If these findings hold up, they could help researchers design studies around shared mechanisms instead of forcing every condition to sit in splendid isolation. That could improve drug discovery, sharpen risk prediction, and support a more biologically grounded way of classifying mental illness. It may also help explain why treatments sometimes work across diagnoses, and why comorbidity is so common it practically deserves its own parking space.
There is also a quieter, human point here. For patients, shared genetic roots can cut against the idea that a diagnosis reflects a personal failing or some bizarre moral defect. The brain is not a Victorian gentleman keeping separate ledgers for every kind of distress.
Still, there are limits. Most of the main cross-disorder analyses relied on people of European-like ancestry, which means the findings may not generalize cleanly across populations. And genes are not destiny. A 2025 clinical review in American Journal of Psychiatry makes the point plainly: psychiatric genetics is useful only when integrated with environment, development, lived experience, and careful clinical judgment (Besterman et al., 2025).
The Slightly Awkward Bottom Line
This study does not blow up psychiatry. It does, however, give the field a firmer biological reason to rethink where one disorder ends and another begins. The old boxes still help people get diagnosed and treated. They just look less like laws of nature and more like rough sketches.

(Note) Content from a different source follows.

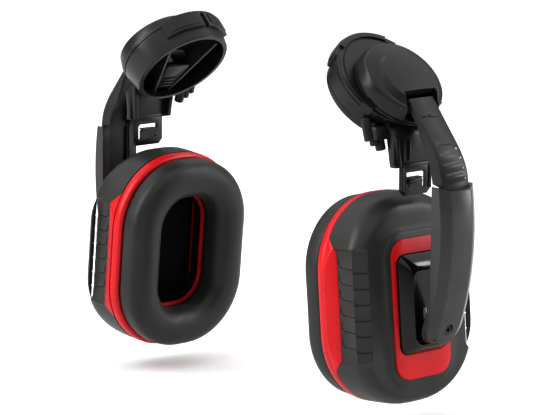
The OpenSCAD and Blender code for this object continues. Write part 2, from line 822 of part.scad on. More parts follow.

And that may be the most useful part. Not a miracle cure, not a DNA horoscope, just a better map of a very complicated landscape. Which, for brain science, counts as real progress.
References
- Grotzinger AD, et al. Mapping the genetic landscape across 14 psychiatric disorders. Nature. 2025;649:406-415. DOI: https://doi.org/10.1038/s41586-025-09820-3
- Lee PH, Feng YC, Smoller JW. Pleiotropy and Cross-Disorder Genetics Among Psychiatric Disorders. Biol Psychiatry. 2021;89(1):20-31. DOI: https://doi.org/10.1016/j.biopsych.2020.09.026 PMCID: https://pmc.ncbi.nlm.nih.gov/articles/PMC7898275/
- Grotzinger AD, et al. Genetic architecture of 11 major psychiatric disorders at biobehavioral, functional genomic and molecular genetic levels of analysis. Nat Genet. 2022;54:548-559. DOI: https://doi.org/10.1038/s41588-022-01057-4
- Besterman AD, et al. Psychiatric Genetics in Clinical Practice: Essential Knowledge for Mental Health Professionals. Am J Psychiatry. 2025;182(8):728-741. DOI: https://doi.org/10.1176/appi.ajp.20240295
Disclaimer: The image accompanying this article is for illustrative purposes only and does not depict actual experimental results, data, or biological mechanisms.